In 1865 William Stanley Jevons noticed a paradox: better steam engines did not shrink coal use, they multiplied it. As engines became more efficient, coal grew cheaper to burn and industries simply used far more of it. That pattern later became known as the Jevons Effect and it still rings true in new contexts.

The core idea is blunt and practical: whenever a resource or process gets cheaper and demand responds to price, people find new ways to consume it. Efficiency does not automatically translate into leisure or conservation. Instead, lowered costs open opportunities and those opportunities tend to be filled.

We face a comparable inflection with artificial intelligence, a set of tools that promise to speed up knowledge work the way machines sped up physical labor. The sales pitch says AI will free us from drudgery, automate basic tasks, and gift us more free time. Reality, if history is any guide, will probably be messier and more work-filled.

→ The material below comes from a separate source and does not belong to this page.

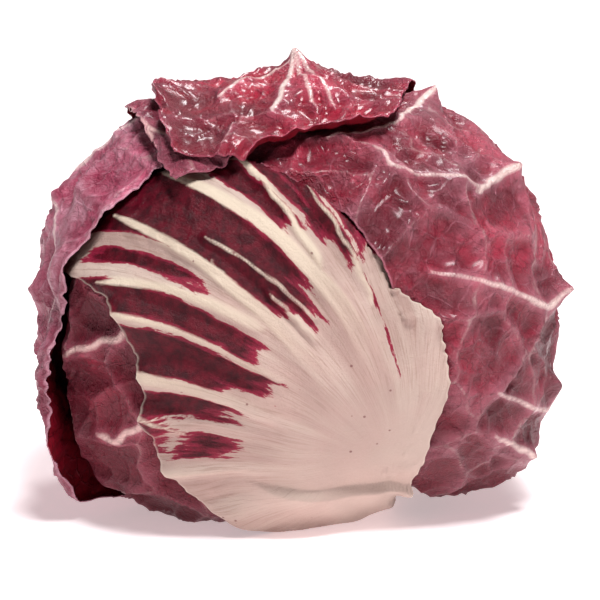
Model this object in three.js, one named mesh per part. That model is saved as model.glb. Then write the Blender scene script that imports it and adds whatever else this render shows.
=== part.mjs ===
// A head of round red chicory (radicchio), as harvested: a trimmed stem with its leaves wrapped
// over each other into a ball. The head lies on its side: its crown leans to the left front, and its
// stem points down to the right back.
//
// Every leaf is a thin closed shell bent over the head, laid from the heart outwards, so that each
// one rests on the leaves below it and keeps a small gap to them. A place on a leaf is given by two
// angles seen from the head's centre: "along", from the stem along the leaf's midrib, and "across",
// square to the midrib. The head stands on +Z with its front facing -Y. Millimetres throughout.
import * as THREE from "three";

// The head: half sizes from its centre, the flat that its weight presses under it, its squareness, and
// the hollow round the stem, as a share of the size and out to an angle from the stem.
const HALF_WIDTH = 65.5;
const HALF_DEPTH = 58;
const HALF_HEIGHT = 55;
const FLAT_BELOW_CENTRE = 52;
const REST_BELOW_CENTRE = 50.3; // the surface that the head rests on
const SQUARENESS = 2.2;
const STEM_HOLLOW = 0.12;
const STEM_HOLLOW_ANGLE = 40;
const CROWN = new THREE.Vector3(-0.42, -0.15, 0.895).normalize();
const FRONT = new THREE.Vector3(0, -1, 0);

// The leaves. A leaf rests on whatever was laid within REACH of it, in radians round the centre.
const LEAF_BASE = 15.5; // degrees along, where every leaf leaves the stem
const OUTER_THICKNESS = 1.1;
const INNER_THICKNESS = 1.5;
const LEAF_GAP = 0.8;
const REACH = 0.36;
const SETTLE_PASSES = 8;
const GOLDEN_ANGLE = 137.5;

const BURGUNDY = 0x6e2a3f;
const DEEP_BURGUNDY = 0x4c1528;
const CREAM = 0xe2cdbb;

// Outer leaves in the order they are laid, with angles in degrees. "round" is the midrib's angle round
// the stem, from the front to the right, and "bend" how far it has swung across by the tip. "left" and
// "right" are half widths across, at equal steps from base to tip. "fullness" is the least share of the
// head's outline that the leaf lies at, and "flare" lifts one margin clear of the head, over a stretch.
const OUTER_LEAVES = [
  { name: "under_leaf", round: -95, bend: 0, tip: 120, fullness: 0.88, colour: CREAM,
    left: [14, 28, 36, 40, 40, 36, 22], right: [14, 28, 36, 38, 38, 34, 20] },
  { name: "lower_left_leaf", round: -34, bend: 0, tip: 150, fullness: 0.9, colour: BURGUNDY,
    left: [16, 36, 44, 40, 27, 23, 14], right: [14, 20, 26, 30, 30, 26, 18] },
  { name: "right_leaf", round: 82, bend: 0, tip: 186, fullness: 0.94, colour: BURGUNDY,
    left: [54, 56, 58, 58, 56, 50, 42.5, 32.5, 18], right: [16, 40, 56, 66, 70, 69, 62, 47, 24] },
  { name: "front_leaf", round: -12, bend: 0, tip: 160, fullness: 0.94, colour: CREAM,
    left: [11, 18, 27, 32, 31, 26, 25, 38.5, 34], right: [7, 7, 17, 34.5, 42, 39.5, 31, 17, 6] },
  { name: "left_leaf", round: -100, bend: 0, tip: 183, fullness: 0.97, colour: BURGUNDY,
    left: [14, 34, 48, 57, 60, 56, 46, 34, 18], right: [14, 25, 33, 37, 38.5, 37, 34, 30, 18],
    flare: { side: 1, from: 45, to: 112, height: 10 } },
  { name: "crown_leaf", round: -172, bend: 8, tip: 216, fullness: 0.97, colour: BURGUNDY,
    left: [9, 18, 32, 36, 32, 22, 8], right: [9, 14, 30, 36, 32, 22, 8] },
  { name: "cap_leaf", round: 150, bend: -14, tip: 209, fullness: 0.97, colour: BURGUNDY,
    left: [10, 22, 42, 50, 48, 45, 44, 38, 8], right: [10, 22, 38, 45, 41, 36, 29, 21, 8] },
];
const OUTER_ACROSS = 10; // mesh steps over a leaf
const OUTER_ALONG = 14;
const FLARE_FROM = 0.35; // share of the half width where a flare begins

// Heart leaves, each turned by the golden angle from the last.
const HEART_LEAVES = 8;
const HEART_TIP = 196;
const HEART_OUTLINE = [15, 42, 60, 66, 60, 44, 24];
const HEART_FROM = 0.46; // share of the head's outline at the innermost heart leaf
const HEART_TO = 0.76;
const HEART_ACROSS = 9;
const HEART_ALONG = 11;

// The innermost bud, and the stem that carries every leaf.
const BUD_SHARE = 0.42; // of the ball
const BUD_AROUND = 20;
const BUD_ALONG = 12;
const STEM_CUT = 49; // from the head's centre to the trimmed face
const STEM_CUT_RADIUS = 13;
const STEM_NECK = 29;
const STEM_NECK_RADIUS = 6;
const STEM_SIDES = 20;

const radians = THREE.MathUtils.degToRad;

// Distance from the centre to a squared ellipsoid.
function ball(direction) {
  const sum =
    Math.abs(direction.x / HALF_WIDTH) ** SQUARENESS +
    Math.abs(direction.y / HALF_DEPTH) ** SQUARENESS +
    Math.abs(direction.z / HALF_HEIGHT) ** SQUARENESS;
  return sum ** (-1 / SQUARENESS);
}

// Distance from the centre to the head's skin: the ball with a flat under it and a hollow at the stem.
function outline(direction) {
  const pressed = direction.z < 0 ? FLAT_BELOW_CENTRE / -direction.z : Infinity;
  const cosStem = -direction.dot(CROWN);
  const hollow = STEM_HOLLOW * THREE.MathUtils.smoothstep(cosStem, Math.cos(radians(STEM_HOLLOW_ANGLE)), 1);
  return Math.min(ball(direction), pressed) * (1 - hollow);
}

// Axes of a leaf: down the stem, square to it towards the leaf's midrib, and across the leaf.
function leafAxes(round) {
  const stem = CROWN.clone().negate();
  const front = FRONT.clone().addScaledVector(CROWN, -FRONT.dot(CROWN)).normalize();
  const side = new THREE.Vector3().crossVectors(CROWN, front).normalize();
  const angle = radians(round);
  const midrib = front.clone().multiplyScalar(Math.cos(angle)).addScaledVector(side, Math.sin(angle));
  const across = front.clone().multiplyScalar(-Math.sin(angle)).addScaledVector(side, Math.cos(angle));
  return { stem, midrib, across };
}

// Direction from the head's centre to a place on a leaf, from its two angles in degrees.
function leafDirection(axes, along, across) {
  return axes.stem.clone().multiplyScalar(Math.cos(radians(along)))
    .addScaledVector(axes.midrib, Math.sin(radians(along)))
    .multiplyScalar(Math.cos(radians(across)))
    .addScaledVector(axes.across, Math.sin(radians(across)));
}

// Half width of a leaf at a share of its length, on a smooth curve through the listed widths.
function halfWidth(widths, share) {
  const points = widths.map((width, i) => new THREE.Vector2(i / (widths.length - 1), width));
  return new THREE.SplineCurve(points).getPoint(share).y;
}

// How far a flared margin stands off, for a place given as -1 to 1 across and in degrees along.
function flareHeight(flare, across, along) {
  if (!flare || across * flare.side < 0) return 0;
  const nearMargin = THREE.MathUtils.smoothstep(Math.abs(across), FLARE_FROM, 1);
  const middle = (flare.from + flare.to) / 2;
  const nearMiddle = Math.cos((Math.PI * (along - middle)) / (flare.to - flare.from));
  return flare.height * nearMargin * Math.max(0, nearMiddle);
}

// Outer skin of everything laid so far: directions, each with its fullness, which is its distance
// from the centre as a share of the outline's.
const skin = [];

function addToSkin(direction, distance) {
  skin.push({ direction, fullness: distance / outline(direction) });
}

function fullnessUnder(direction) {
  const cosReach = Math.cos(REACH);
  const near = skin.filter((point) => point.direction.dot(direction) > cosReach);
  return Math.max(0, ...near.map((point) => point.fullness));
}

// Lets a sheet pull itself smooth, without sinking below where it started.
function settle(start) {
  let sheet = start;
  for (let pass = 0; pass < SETTLE_PASSES; pass++) {
    sheet = sheet.map((row, j) => row.map((value, i) => {
      const around = [sheet[j - 1]?.[i], sheet[j + 1]?.[i], row[i - 1], row[i + 1]];
      const known = around.filter((fullness) => fullness !== undefined);
      const mean = known.reduce((total, fullness) => total + fullness, 0) / known.length;
      return Math.max(start[j][i], (value + mean) / 2);
    }));
  }
  return sheet;
}

// Lays one leaf: a thin box whose width runs across the leaf, its height along it and its depth out
// through its thickness, bent over what already lies there.
function layLeaf(leaf) {
  const axes = leafAxes(leaf.round);
  const columns = leaf.stepsAcross;
  const rows = leaf.stepsAlong;
  const placeOf = (i, j) => {
    const across = (2 * i) / columns - 1;
    const share = j / rows;
    const along = THREE.MathUtils.lerp(LEAF_BASE, leaf.tip, share);
    const width = halfWidth(across < 0 ? leaf.left : leaf.right, share);
    const angle = leaf.bend * share ** 2 + across * width;
    return { across, along, direction: leafDirection(axes, along, angle) };
  };
  const places = Array.from({ length: rows + 1 }, (_, j) =>
    Array.from({ length: columns + 1 }, (_, i) => placeOf(i, j)));
  const lowest = places.map((row) => row.map(({ direction }) =>
    Math.max(leaf.fullness, fullnessUnder(direction) + LEAF_GAP / outline(direction))));
  const inner = settle(lowest).map((row, j) => row.map((fullness, i) => {
    const { across, along, direction } = places[j][i];
    return fullness * outline(direction) + flareHeight(leaf.flare, across, along);
  }));

  const geometry = new THREE.BoxGeometry(columns, rows, 1, columns, rows, 1);
  const corners = geometry.getAttribute("position");
  for (let n = 0; n < corners.count; n++) {
    const i = Math.round(corners.getX(n) + columns / 2);
    const j = Math.round(corners.getY(n) + rows / 2);
    const rise = corners.getZ(n) > 0 ? leaf.thickness : 0;
    const point = places[j][i].direction.clone().multiplyScalar(inner[j][i] + rise);
    const pressed = leaf.thickness - rise - REST_BELOW_CENTRE;
    corners.setXYZ(n, point.x, point.y, Math.max(point.z, pressed));
  }
  geometry.computeVertexNormals();
  places.forEach((row, j) => row.forEach(({ direction }, i) =>
    addToSkin(direction, inner[j][i] + leaf.thickness)));
  return named(leaf.name, geometry, leaf.colour);
}

function named(name, geometry, colour) {
  const material = new THREE.MeshStandardMaterial({ color: colour, roughness: 0.45, metalness: 0 });
  const mesh = new THREE.Mesh(geometry, material);
  mesh.name = name;
  return mesh;
}

// The tight bud at the centre, which the heart leaves wrap.
function heartBud() {
  const geometry = new THREE.SphereGeometry(1, BUD_AROUND, BUD_ALONG);
  const corners = geometry.getAttribute("position");
  for (let n = 0; n < corners.count; n++) {
    const direction = new THREE.Vector3().fromBufferAttribute(corners, n).normalize();
    const distance = ball(direction) * BUD_SHARE;
    corners.setXYZ(n, direction.x * distance, direction.y * distance, direction.z * distance);
    addToSkin(direction, distance);
  }
  geometry.computeVertexNormals();
  return named("heart_bud", geometry, DEEP_BURGUNDY);
}

// The trimmed stem, a stub that widens towards its cut face.
function stem() {
  const length = STEM_CUT - STEM_NECK;
  const geometry = new THREE.CylinderGeometry(STEM_NECK_RADIUS, STEM_CUT_RADIUS, length, STEM_SIDES);
  const mesh = named("stem", geometry, CREAM);
  mesh.quaternion.setFromUnitVectors(new THREE.Vector3(0, 1, 0), CROWN);
  mesh.position.copy(CROWN).multiplyScalar(-(STEM_CUT + STEM_NECK) / 2);
  return mesh;
}

const heartLeaves = Array.from({ length: HEART_LEAVES }, (_, i) => ({
  name: `heart_leaf_${i + 1}`,
  round: i * GOLDEN_ANGLE,
  bend: 0,
  tip: HEART_TIP,
  left: HEART_OUTLINE,
  right: HEART_OUTLINE,
  fullness: THREE.MathUtils.lerp(HEART_FROM, HEART_TO, i / (HEART_LEAVES - 1)),
  colour: DEEP_BURGUNDY,
  thickness: INNER_THICKNESS,
  stepsAcross: HEART_ACROSS,
  stepsAlong: HEART_ALONG,
}));
const outerLeaves = OUTER_LEAVES.map((leaf) => ({
  ...leaf,
  thickness: OUTER_THICKNESS,
  stepsAcross: OUTER_ACROSS,
  stepsAlong: OUTER_ALONG,
}));

const head = new THREE.Group();
head.add(stem(), heartBud());
for (const leaf of [...heartLeaves, ...outerLeaves]) head.add(layLeaf(leaf));

// The part's origin is under the middle of the head, on the surface that it rests on.
const box = new THREE.Box3().setFromObject(head, true);
head.position.set(-(box.min.x + box.max.x) / 2, -(box.min.y + box.max.y) / 2, -box.min.z);

const radicchio = new THREE.Group();
radicchio.add(head);

export default radicchio;
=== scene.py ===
# %% [markdown]
# # A head of radicchio
#
# A radicchio head is a ball of leaves. Every leaf grows from one stem and wraps over the younger
# leaves inside it, so the whole form comes from laying thin sheets over each other. This lesson lays
# them from the inside out: each leaf starts as a flat grid, is bent over whatever already lies there,
# gets its veins and crumples, and then a thickness. The materials are made just before the leaves.

# %% The frame
import math
import random
import bmesh
import bpy
import numpy as np
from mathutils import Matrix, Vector, noise
from mathutils.bvhtree import BVHTree


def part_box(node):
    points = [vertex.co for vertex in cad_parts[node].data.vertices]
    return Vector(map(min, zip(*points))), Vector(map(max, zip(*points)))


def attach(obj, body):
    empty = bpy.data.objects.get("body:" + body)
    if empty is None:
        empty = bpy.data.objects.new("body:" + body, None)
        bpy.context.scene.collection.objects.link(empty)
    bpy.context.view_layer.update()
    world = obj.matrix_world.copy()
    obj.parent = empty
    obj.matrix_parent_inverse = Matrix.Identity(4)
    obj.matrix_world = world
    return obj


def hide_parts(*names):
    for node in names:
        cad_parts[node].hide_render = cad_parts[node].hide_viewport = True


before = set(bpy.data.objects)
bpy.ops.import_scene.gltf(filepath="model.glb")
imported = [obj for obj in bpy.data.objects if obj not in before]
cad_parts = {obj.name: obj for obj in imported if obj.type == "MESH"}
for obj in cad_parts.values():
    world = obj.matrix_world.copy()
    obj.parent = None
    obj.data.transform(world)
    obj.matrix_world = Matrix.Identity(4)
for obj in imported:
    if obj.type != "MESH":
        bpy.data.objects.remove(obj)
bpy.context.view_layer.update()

print("frame nodes:", len(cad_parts))

# %% [markdown]
# ## The shape of the head
#
# The ball is a squared ellipsoid: a little fuller at its corners than an egg. It has a flat where its
# weight presses on the table and a hollow round the stem. The solids of the frame are built on this
# same outline. The innermost bud is centred on the ball, so its box gives the head's centre.
# Lengths in this file are millimetres until a mesh is made, because that is how a leaf is measured.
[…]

Back in 1930 John Maynard Keynes predicted a short workweek by the early 21st century, imagining abundance would let people choose leisure. That did not happen; instead productivity translated into more goods and services, not fewer hours worked. We repeatedly took the gains as increased output rather than shorter toil.

Computing offers a clear modern prologue. Mainframes were once scarce and expensive, reserved for massive firms, but falling costs and better tools spread computing everywhere. Each wave of cheaper, more capable tech—from minicomputers to personal machines to the cloud—made computing more ubiquitous rather than obsolete.

When programming moved from low-level tedium to higher-level languages, developers did not disappear; they wrote far more code and tackled bigger problems. Open-source libraries and cloud platforms made development easier and cheaper, but easier tools expanded the set of things people attempted. The effect was an explosion of software across industries rather than a contraction of developer labor.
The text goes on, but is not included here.